Jane Austen's rejection of Rousseau: A novelistic and feminist initiation

Papers on Language and Literature, Summer 1994 by Cohen, Paula Marantz

Austen, unlike Rousseau, views nature as the product of an inter-textual system. Language, social conventions and books express what is natural by serving as the material through which the natural ideal is shaped. This view of a constructed nature dominates Northanger Abbey; for even as this novel duplicates Rousseau's model of male-female relationships, it does so by fashioning this model out of a novelistic tradition: Catherine Morland is introduced to us at the outset as a "real" heroine by being compared to other novel heroines whom the narrator claims are artificial. Later in the first chapter, Catherine begins to develop female characteristics by reading novels; she is, the narrator declares, "in training for a heroine" (39). Now the heroines which earlier served as anti-models are used in an opposite sense--as models for imitation in the heroine's "natural" development to womanhood. Finally, the heroines of other novels will once again serve a negative function in being responsible for Catherine's misguided behavior at Northanger Abbey. But they will also serve as a bridge to a true understanding of her situation and, in this sense, will prove necessary even as they mislead her. It would seem that for Catherine Morland no text is in itself good or bad but all texts are potentially recruitable in the service of self-definition.
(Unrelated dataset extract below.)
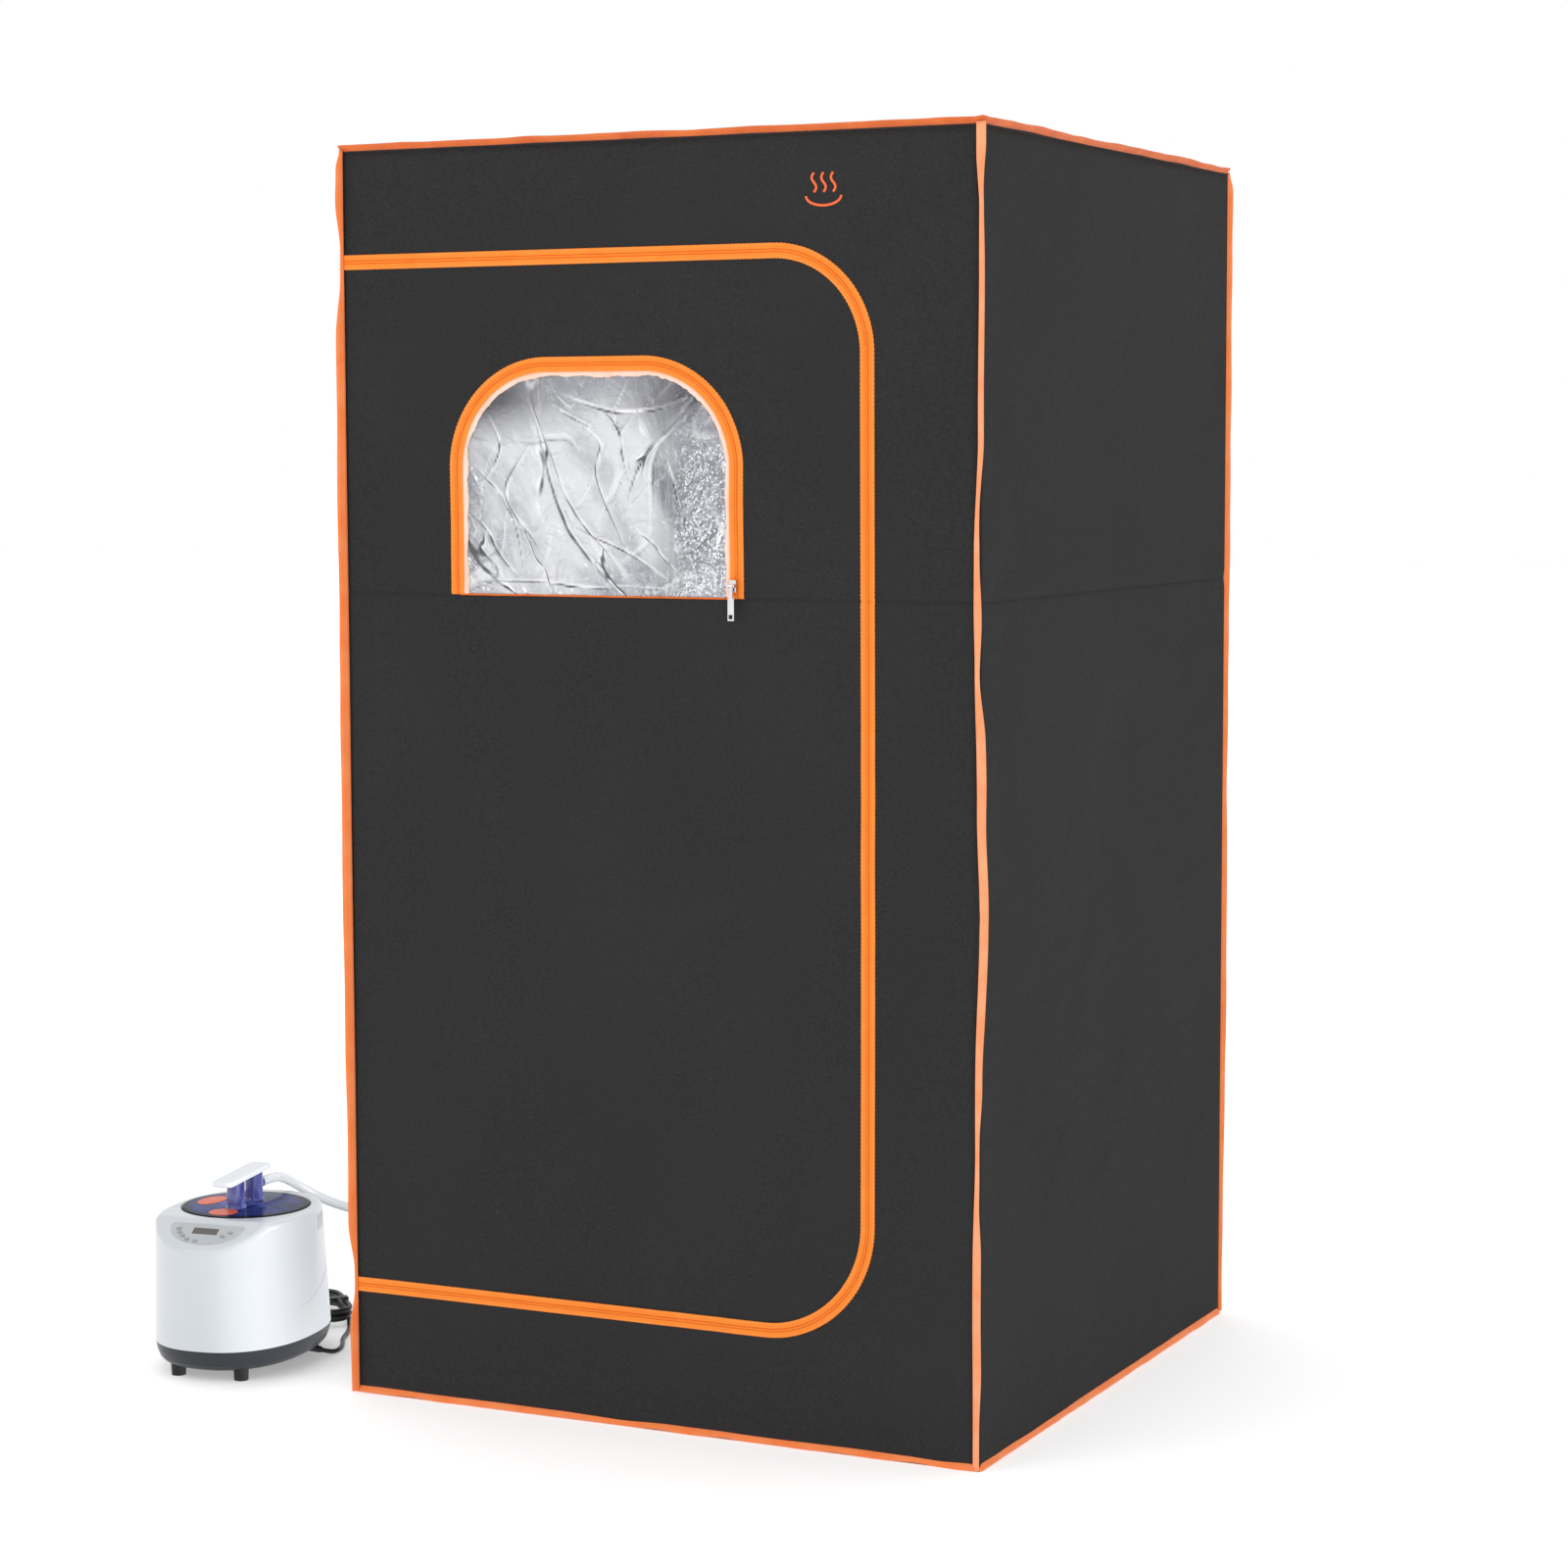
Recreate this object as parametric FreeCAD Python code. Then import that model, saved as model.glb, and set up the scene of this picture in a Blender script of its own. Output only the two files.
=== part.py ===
import FreeCAD, Part
import math
import os

# Portable steam sauna: a fabric cabin on a tube frame, with a steam generator standing beside it.
# Millimetres, +Z up. The origin is the centre of the cabin's footprint, on the floor.
# The cabin door faces -Y and the steam generator stands on the -X side.

V = FreeCAD.Vector

# ---- cabin ----
WIDTH = 840.0
HEIGHT = 1530.0
CLOTH = 4.0                  # outer cloth, padding and foil, quilted together
HALF = WIDTH / 2
INNER = HALF - CLOTH
ROOF_LOW = HEIGHT - CLOTH

# ---- door, bounded by the centre line of its zip ----
DOOR_TOP = 1395.0
DOOR_RIGHT = 278.0
DOOR_LOW = 137.0
DOOR_TOP_RADIUS = 118.0
DOOR_LOW_RADIUS = 135.0
DOOR_GAP = 0.5               # between each edge of cloth and the zip's centre line
DOOR_HINGE_X = -INNER
DOOR_LEFT = -INNER + 0.5

# ---- window, bounded by the centre line of its zip on three sides ----
WINDOW_LEFT = -260.0
WINDOW_RIGHT = 110.0
WINDOW_TOP = 1267.0
WINDOW_LOW = 996.0
WINDOW_RADIUS = 120.0
FILM_THICK = 1.0

# ---- zips ----
TAPE_WIDTH = 11.0
TAPE_THICK = 1.5
TAPE_GAP = 0.25
SLIDER_CLEAR = 0.1
SLIDER_WIDTH = 9.6
SLIDER_LENGTH = 14.0
SLIDER_THICK = 3.8
SLIDER_ROUND = 1.5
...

Just as Catherine develops into a Rousseauist female through her imitation and rejection of other novel heroines, so too Jane Austen develops her novel by placing it in a series of changing relations to other novels. "Alas! if the heroine of one novel be not patronized by the heroine of another, from whom can she expect protection and regard?" (58), queries the narrator. If we can interpret this as Austen's self-conscious declaration that she must depend on other texts for the creation of her own, this implies a potential plasticity in the code of behavior which governs her novels; hence, the natural ideal she espouses for male-female relationships is modeled by social forms and not sought through them. This assumption, I would argue, permits Austen to reverse Rousseau's model for male-female interaction in Pride and Prejudice, having once mastered it in Northanger Abbey. The reversal reveals both her debt to the structural contribution of Rousseau and her rejection of the absolutism inherent in his idea. It also testifies to her increased self-confidence as a woman and a writer capable of shaping a model for male-female interaction in which both sexes are at last governed by the same principles.(7)

FOOTNOTES

1 In the past ten years, a number of books have attempted to situate Austen in a feminist context. Most notable are Margaret Kirkham's Jane Austen, Feminism and Fiction, Claudia Johnson's Jane Austen: Women, Polities and the Novel, and Deborah Kaplan's Jane Austen Among Women. Kirkham concentrates on identifying affinities between Austen's thought as expressed through covert or indirect references in the novels with that of English Enlightenment feminists. Johnson manages to read a feminist agenda into all Austen's work. Kaplan takes a more tempered stance, arguing for a "cultural duality' that splits Austen's allegiances between a conservative gentry culture and a more subversive and progressive women's culture. Kirkham and Johnson make only passing reference to the influence of Rousseau (seeing Austen as following Mary Wollstonecraft in rejecting Rousseau's idealization of female sensibility). Kaplan fails to mention Rousseau directly but refers to Austen's mixed response to the domestic ideology from conduct books, much of which was derived from Rousseau. My interest in concentrating on Rousseau as a source and counterpoint for Austen in this paper is to highlight the developmental quality of her feminism and to suggest that it would be in keeping with her increasing confidence as a writer that she would engage in a struggle with Rousseau, a philosopher whose domestic ideology would be a more tempting--because a more apparently weighty--antagonist than the conduct books.